[Exercise description]: Read the records below. Copy each line where the string "rigid" occurs.

====== Entries

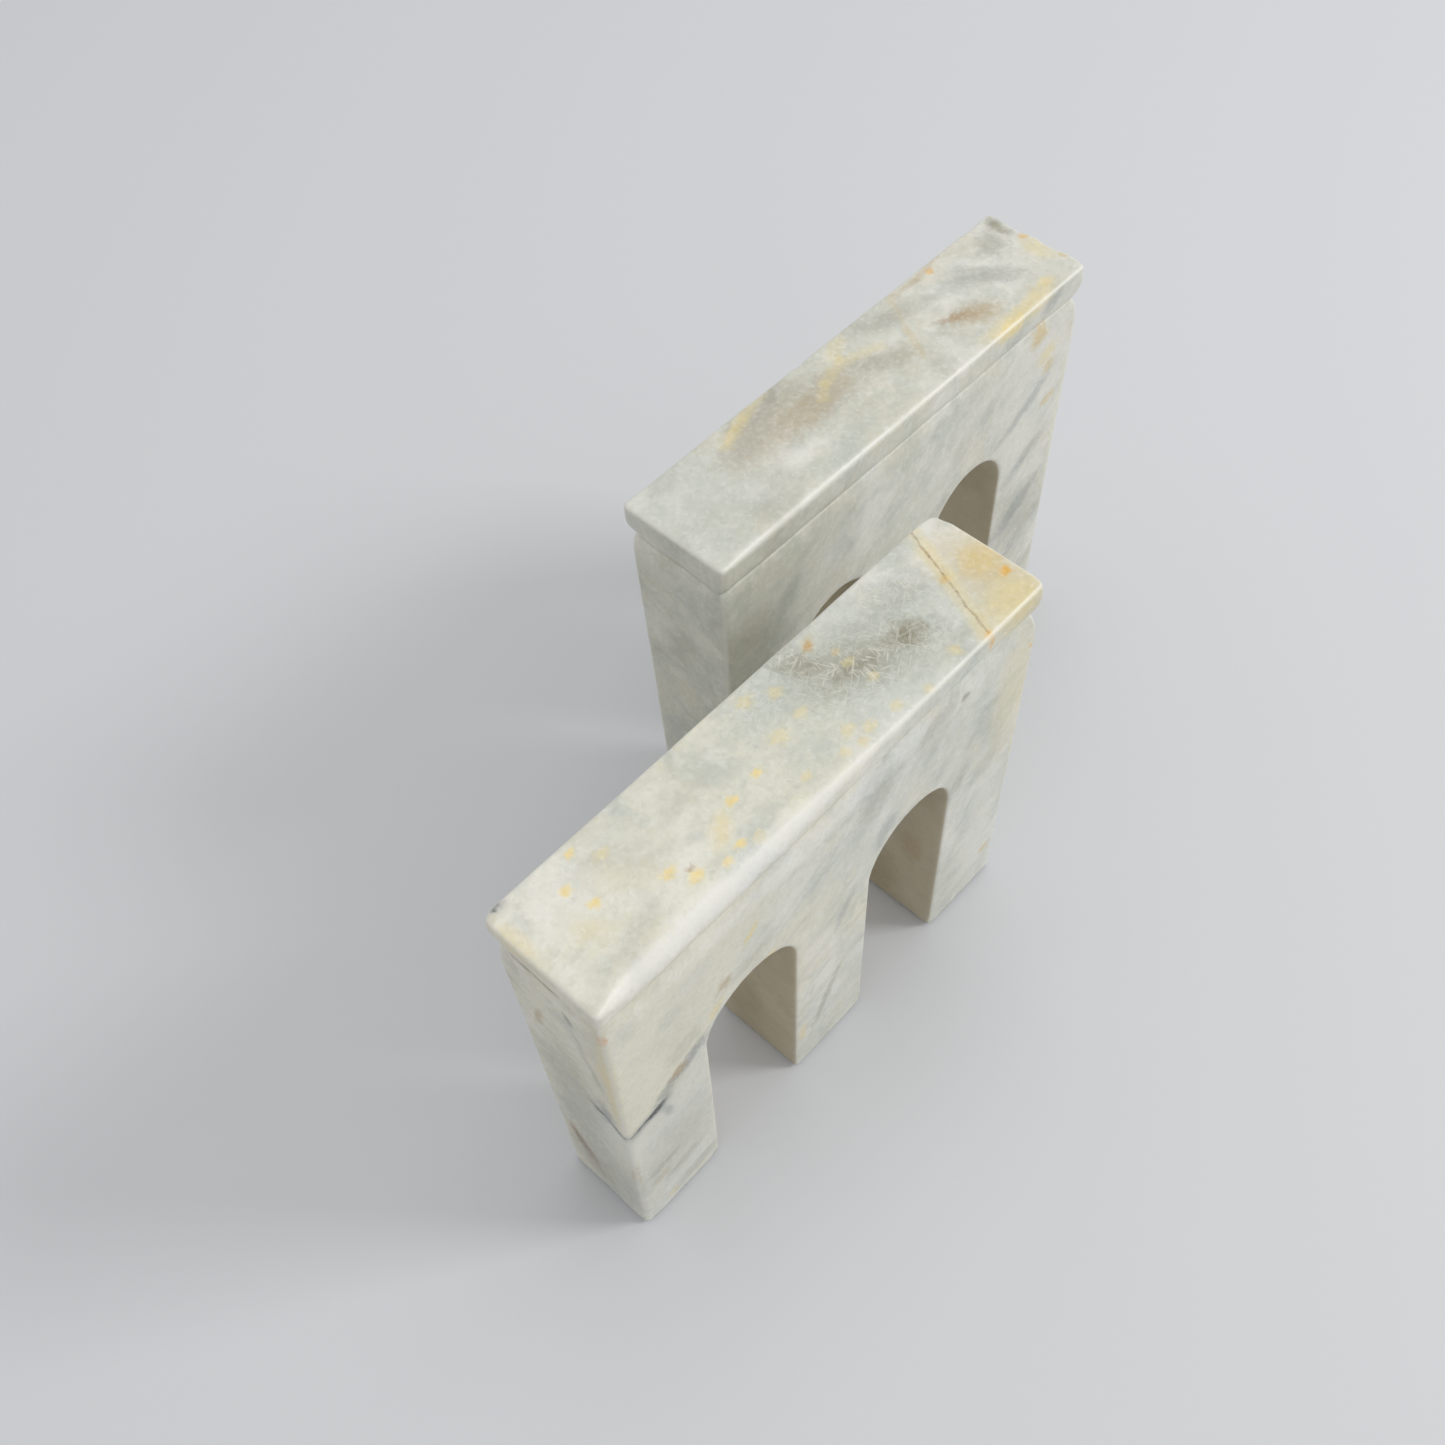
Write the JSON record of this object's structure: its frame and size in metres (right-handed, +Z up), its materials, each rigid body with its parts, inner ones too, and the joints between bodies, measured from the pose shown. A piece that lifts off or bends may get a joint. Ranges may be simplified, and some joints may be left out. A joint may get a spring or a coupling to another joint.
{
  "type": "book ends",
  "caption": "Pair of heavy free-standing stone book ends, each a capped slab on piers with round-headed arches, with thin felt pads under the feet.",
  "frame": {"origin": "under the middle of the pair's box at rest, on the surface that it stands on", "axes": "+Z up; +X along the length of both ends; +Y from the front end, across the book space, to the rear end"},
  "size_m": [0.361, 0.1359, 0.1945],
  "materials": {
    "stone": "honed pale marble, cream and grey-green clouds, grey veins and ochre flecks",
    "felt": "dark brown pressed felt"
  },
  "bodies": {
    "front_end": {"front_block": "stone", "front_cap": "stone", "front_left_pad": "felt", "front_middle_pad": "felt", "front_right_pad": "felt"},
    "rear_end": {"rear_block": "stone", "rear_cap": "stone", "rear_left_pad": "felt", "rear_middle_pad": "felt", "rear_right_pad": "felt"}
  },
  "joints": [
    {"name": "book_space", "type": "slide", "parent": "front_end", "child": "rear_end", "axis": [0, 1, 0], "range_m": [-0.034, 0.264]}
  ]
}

============
====== Entries

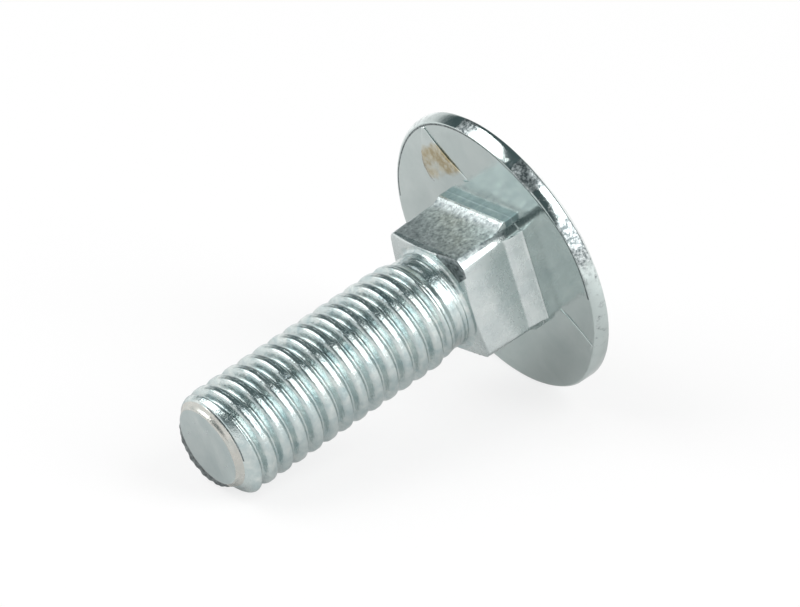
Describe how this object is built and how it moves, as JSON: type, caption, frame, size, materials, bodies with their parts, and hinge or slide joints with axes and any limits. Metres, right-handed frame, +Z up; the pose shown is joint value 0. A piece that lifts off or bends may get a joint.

============
====== Entries

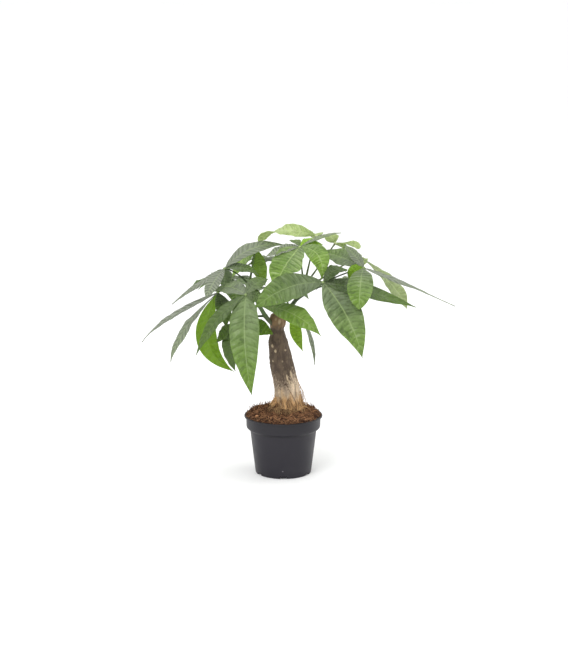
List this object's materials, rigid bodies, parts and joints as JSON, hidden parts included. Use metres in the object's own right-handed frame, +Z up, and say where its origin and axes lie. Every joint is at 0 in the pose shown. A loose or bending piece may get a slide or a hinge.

============

[The reply]:
Write the JSON record of this object's structure: its frame and size in metres (right-handed, +Z up), its materials, each rigid body with its parts, inner ones too, and the joints between bodies, measured from the pose shown. A piece that lifts off or bends may get a joint. Ranges may be simplified, and some joints may be left out. A joint may get a spring or a coupling to another joint.
List this object's materials, rigid bodies, parts and joints as JSON, hidden parts included. Use metres in the object's own right-handed frame, +Z up, and say where its origin and axes lie. Every joint is at 0 in the pose shown. A loose or bending piece may get a slide or a hinge.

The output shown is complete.